Effects of the ventilation duct arrangement and duct geometry on ventilation performance in a subway tunnel

Abstract

This study has investigated numerically the effects of the ventilation duct number and duct geometry on duct ventilation performance in a subway tunnel. A three-dimensional numerical model using the dynamic layering method for the moving boundary of a train, which was validated against the model tunnel experimental data in a previous study, is adopted to simulate train-induced unsteady tunnel flows. For the tunnel and subway train geometries that are exactly the same as those used in the model tunnel experimental test, but with the ventilation ducts being connected to the tunnel ceiling, the three-dimensional tunnel flows are simulated numerically under five different ventilation duct numbers and two different duct geometries.
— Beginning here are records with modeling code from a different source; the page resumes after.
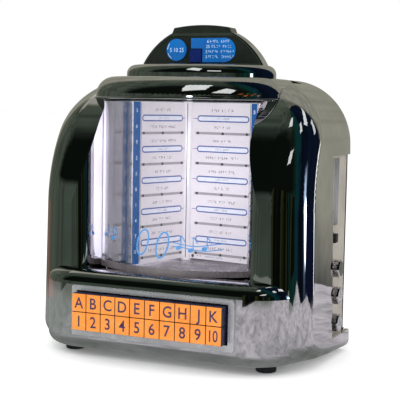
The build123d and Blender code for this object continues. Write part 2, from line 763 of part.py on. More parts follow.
with BuildPart() as main_board:
    box(42, 106, -34, 30, 20, 21.6)
    for x in (46, 102):
        for y in (-30, 26):
            with Locations((x, y, floor_z + wall)):
                Cylinder(3, 9, align=(Align.CENTER, Align.CENTER, Align.MIN))
    box(60, 92, -6, -2, 21.6, 48)
    for x, y, radius, height in ((52, -20, 5, 14), (66, -24, 6, 18), (84, -24, 4, 10),
                                 (98, -14, 5, 14), (56, 18, 4, 9)):
        with Locations((x, y, 21.6)):
            Cylinder(radius, height, align=(Align.CENTER, Align.CENTER, Align.MIN))
    box(66, 84, 8, 16, 21.6, 25)
save(main_board, "main_board")

with BuildPart() as transformer:
    box(-104, -56, -20, 12, floor_z + wall, 52)
    box(-94, -66, -30, 22, 18, 45)
    box(-112, -48, -14, 6, floor_z + wall, floor_z + wall + 2)
save(transformer, "transformer")

with BuildPart() as speaker:
    with BuildSketch(Plane.YZ):
        with BuildLine():
            Polyline(
                (back_y, 0), (back_y, speaker_r), (back_y - 3, speaker_r),
                (back_y - 3, speaker_r - 4), (back_y - 22, 21), (back_y - 24, 24),
                (back_y - 36, 24), (back_y - 36, 0), close=True,
            )
        make_face()
        with BuildLine():
            Polyline(
                (back_y + eps, 0), (back_y + eps, speaker_r - 7),
                (back_y - 2, speaker_r - 7), (back_y - 17, 12), (back_y - 14, 8),
                (back_y - 12, 0), close=True,
            )
        make_face(mode=Mode.SUBTRACT)
    revolve(axis=Axis.Y)
speaker.part.position = (speaker_x, 0, speaker_z)
save(speaker, "speaker")

with BuildPart() as mains_inlet:
    box(inlet_x - 12, inlet_x + 12, back_y - 16, cover_y, inlet_z - 8, inlet_z + 8)
    for x in (inlet_x - 4, inlet_x + 4):
        with Locations(Plane((x, cover_y, inlet_z), z_dir=(0, 1, 0))):
            Cylinder(4.4, 20, mode=Mode.SUBTRACT)
    box(inlet_x - 4, inlet_x + 4, cover_y - 10, cover_y + eps, inlet_z - 4.4, inlet_z + 4.4,
        mode=Mode.SUBTRACT)
    for x in (inlet_x - 4, inlet_x + 4):
        with Locations(Plane((x, cover_y - 2, inlet_z), z_dir=(0, 1, 0))):
            Cylinder(1.2, 10, align=(Align.CENTER, Align.CENTER, Align.MAX))
save(mains_inlet, "mains_inlet")
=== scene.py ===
import json
import math
import random

import bmesh
import bpy
from mathutils import Matrix, Vector

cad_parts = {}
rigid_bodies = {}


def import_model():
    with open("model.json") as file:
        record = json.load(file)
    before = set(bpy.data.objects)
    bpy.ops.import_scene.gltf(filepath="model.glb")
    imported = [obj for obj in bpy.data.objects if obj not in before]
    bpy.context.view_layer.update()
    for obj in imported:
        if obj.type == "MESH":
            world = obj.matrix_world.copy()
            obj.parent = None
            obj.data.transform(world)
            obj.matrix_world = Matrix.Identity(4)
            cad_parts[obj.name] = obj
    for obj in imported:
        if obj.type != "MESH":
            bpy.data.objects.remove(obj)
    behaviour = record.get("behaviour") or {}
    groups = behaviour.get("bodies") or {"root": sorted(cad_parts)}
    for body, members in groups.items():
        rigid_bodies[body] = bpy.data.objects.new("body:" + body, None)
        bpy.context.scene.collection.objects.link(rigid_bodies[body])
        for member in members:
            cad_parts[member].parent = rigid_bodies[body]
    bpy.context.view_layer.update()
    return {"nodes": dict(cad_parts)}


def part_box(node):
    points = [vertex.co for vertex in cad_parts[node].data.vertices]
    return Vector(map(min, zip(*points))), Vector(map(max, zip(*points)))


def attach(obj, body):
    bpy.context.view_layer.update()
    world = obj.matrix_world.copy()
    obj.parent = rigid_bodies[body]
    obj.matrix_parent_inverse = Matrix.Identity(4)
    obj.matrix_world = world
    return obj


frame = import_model()
nodes = frame["nodes"]
scene = bpy.context.scene
MM = 0.001


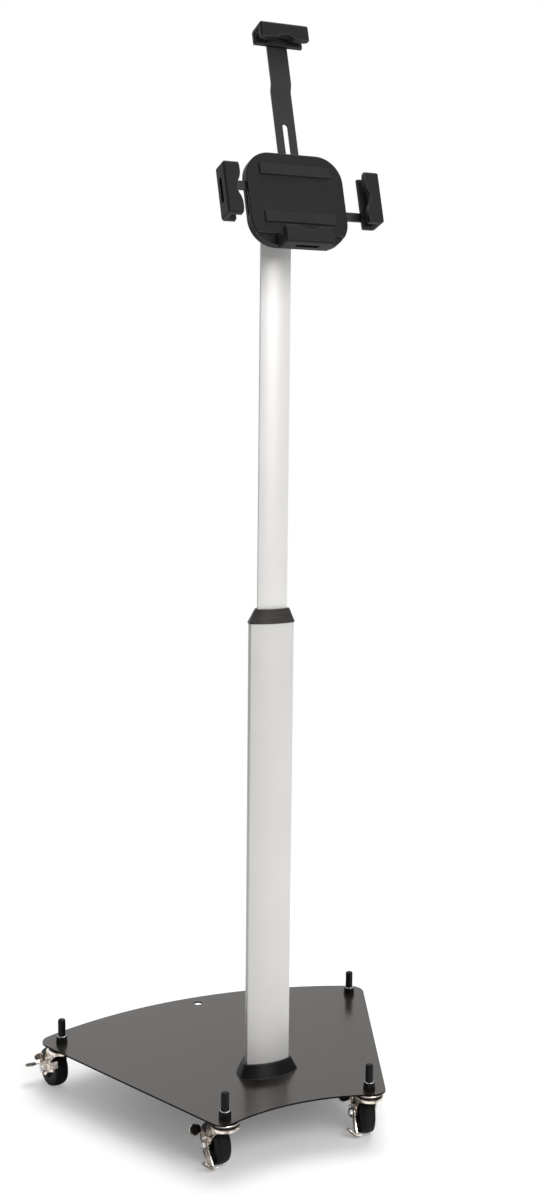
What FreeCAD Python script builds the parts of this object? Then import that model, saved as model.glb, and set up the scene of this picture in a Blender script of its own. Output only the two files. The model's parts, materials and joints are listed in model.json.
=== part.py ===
import FreeCAD, Part
import math
import os
import re
import Sketcher

# Rolling tablet stand: a floor stand on four braked casters, with a two-stage mast and a tilting holder.
# Millimetres. Z is up, X is to the user's right, the user stands on the -Y side. The origin is on the floor
# under the middle of the base plate.

doc = FreeCAD.newDocument("TabletStand")
Vector = FreeCAD.Vector

# Driving dimensions, each a plain number in its own cell

SIZES = {
    # base plate, measured from the mast's front corner line
    "plate_height": 62.2,
    "plate_thickness": 2.2,
    "mast_setback": 73,
    "plate_rear_reach": 249.6,
    "plate_rear_radius": 535,
    "plate_rear_half": 232.6,
    "plate_front_reach": 85,
    "plate_front_radius": 250,
    "plate_front_half": 104.5,
    "rear_corner_radius": 20,
    "front_corner_radius": 15,
    "cable_hole_radius": 5.5,
    "cable_hole_inset": 20.6,
    # caster stems and what is on them
    "stem_inset_rear_side": 28.8,
    "stem_inset_rear_back": 15.5,
    "stem_inset_front_side": 12.1,
    "stem_inset_front_back": 21.5,
    "stem_radius": 4,
    "stem_fit": 0.2,
    "stem_rise": 27.5,
    "washer_radius": 7.3,
    "washer_thickness": 1.6,
    "nut_radius": 7.2,
    "nut_thickness": 6,
    "nut_ring_radius": 5.8,
    "nut_ring_height": 1.4,
    "cap_radius": 4.9,
    "cap_wall_top": 3.2,
    # casters
    "caster_trail": 22.5,
    "wheel_radius": 25,
    "wheel_width": 18,
    "tread_crown": 0.9,
    "tyre_shoulder": 3,
    "core_radius": 15.5,
    "core_recess": 2.2,
    "core_boss": 6.5,
    "wheel_side_gap": 1,
    "axle_radius": 3,
    "running_fit": 0.05,
    "fork_thickness": 2,
    "fork_boss": 8,
    "cup_radius": 17.2,
    "cup_depth": 4.4,
    "crown_radius": 17,
    "crown_thickness": 2.2,
    "crown_skirt": 2.4,
    "kingpin_radius": 5,
    "rivet_radius": 8,
    "rivet_thickness": 2,
    "bolt_head_radius": 5.6,
    "bolt_head_height": 4,
    "rocker_thickness": 1.8,
    "rocker_hub": 8.8,
    "pedal_reach": 31,
    "pedal_rise": 18.5,
    "pedal_half": 7,
    "heel_reach": 8,
    "shoe_flare": 10.5,
    "shoe_flare_rise": 9,
    "shoe_gap": 1.3,
    "pedal_up_angle": 60,
    "brake_throw": 74,
    "heading_rear_left": -10.6,
    "heading_rear_right": 24,
    "heading_front_left": -5,
    "heading_front_right": 14,
    # mast, D-shaped tubes
    "lower_tube_half": 27.6,
    "lower_tube_front": 6.3,
    "lower_tube_rear": 29,
    "lower_tube_wall": 2,
    "lower_tube_length": 549,
    "upper_tube_half": 19,
    "upper_tube_corner": 1,
    "upper_tube_front": 3,
    "upper_tube_rear": 16,
    "upper_tube_wall": 1.8,
    "upper_tube_show": 444,
    "upper_tube_hidden": 215,
    "tube_corner": 1.2,
    "guide_fit": 0.15,
    "guide_length": 42,
    "shoe_length": 26,
    "shoe_plug": 20,
    "foot_height": 22,
    "foot_screw_spread": 12,
    "foot_screw_back": 12,
    "screw_radius": 3,
    "foot_screw_head": 5.5,
    "base_collar_height": 15,
    "base_collar_rim": 3,
    "base_collar_flare": 10.2,
    "ferrule_height": 17,
    "ferrule_rim": 3,
    "ferrule_proud": 1,
    # height lock
    "lock_drop": 22,
    "insert_radius": 4.6,
    "insert_flange": 6,
    "insert_flange_height": 1.5,
    "lock_pad_radius": 5,
    "lock_knob_radius": 9,
    "lock_knob_length": 12,
    # mast cap and tilt hinge
    "cap_lid": 4,
    "cap_plug": 18,
    "tilt_forward": 14.6,
    "tilt_rise": 16.7,
    "lean_angle": 17.6,
    "lug_radius": 11,
    "lug_half": 15.5,
    "hinge_gap": 0.3,
    "ear_thickness": 6,
    "tilt_pin_radius": 4,
    "tilt_pin_head": 6.5,
    "tilt_pin_head_height": 5,
    "tilt_knob_radius": 14,
    "tilt_knob_length": 14,
    # holder, measured from the tilt hinge, y to the rear
    "face_reach": 50,
    "device_thickness": 5.6,
    "device_half_width": 84.5,
    "device_half_height": 118.65,
    "hub_drop": 69.5,
    "pad_thickness": 2.1,
    "pad_gap": 0.3,
    "hub_half_width": 58,
    "hub_half_height": 52.5,
    "hub_corner": 30,
    "cover_thickness": 4,
    "cover_edge": 1.2,
    "shell_depth": 10.4,
    "shell_floor": 3,
    "shell_edge": 2.5,
    "cover_drop": 40.5,
    "slide_fit": 0.3,
    "arm_thickness": 3,
    "arm_inner": 20,
    "arm_half_span": 19,
    "gear_module": 1,
    "gear_teeth": 12,
    "rack_teeth": 15,
    "gear_backlash": 0.15,
    "journal_radius": 2.5,
    "top_arm_half": 12,
    "top_arm_thickness": 3.2,
    "top_arm_slot": 3.3,
    "top_arm_slot_top": 92,
    "top_arm_bend": 130,
    "top_arm_bend_run": 8,
    "clamp_rise": 38,
    "clamp_screw_radius": 2.5,
    "clamp_knob_radius": 8,
    "clamp_knob_length": 10,
    "disc_radius": 27,
    "disc_thickness": 5.9,
    "spigot_radius": 11,
    "retainer_radius": 14,
    "retainer_thickness": 2.5,
    "housing_screw_radius": 1.6,
    "housing_screw_head": 3,
    # jaws, x outwards from the device's edge, y back from its face
    "jaw_outside": 8.5,
    "jaw_wall": 5.3,
    "jaw_lip_reach": 10,
    "jaw_lip_front": 12,
    "jaw_lip_back": 5,
    "jaw_flange_reach": 8,
    "jaw_flange_front": 8.3,
    "jaw_flange_back": 12.3,
    "jaw_half_length": 29,
    "jaw_notch": 5,
    "jaw_tip_step": 1.6,
    "jaw_hump": 17,
    "jaw_rounding": 2.6,
    "jaw_slot_half": 14.5,
    "jaw_slot_radius": 3,
    "liner_gap": 0.3,
    "liner_rear": 2.2,
}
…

The numerical results reveal that: (1) for a given total area of openings, the ventilation duct number has little influence on the total mass flow of the air sucked into the tunnel through the ventilation ducts while the total mass flow of the air pushed out of the tunnel through the ducts increases remarkably with the increase in the duct number; (2) with the increase of the distance between a specific ventilation duct and the tunnel inlet the suction mass flow through the duct decreases significantly while the exhaust mass flow through the duct increases greatly, i.e., the location of a specific duct has a strong impact on the total suction and exhaust mass flows through the ventilation duct; (3) as the linkage angle between the tunnel ceiling and the upstream side wall of a duct is changed from 90° to 45°, the size of the re-circulation area inside the duct is much reduced when the train approaches the duct and thus the amount of air pushed out of the duct is greatly increased (i.e. the exhaust effect through the duct is remarkably strengthened).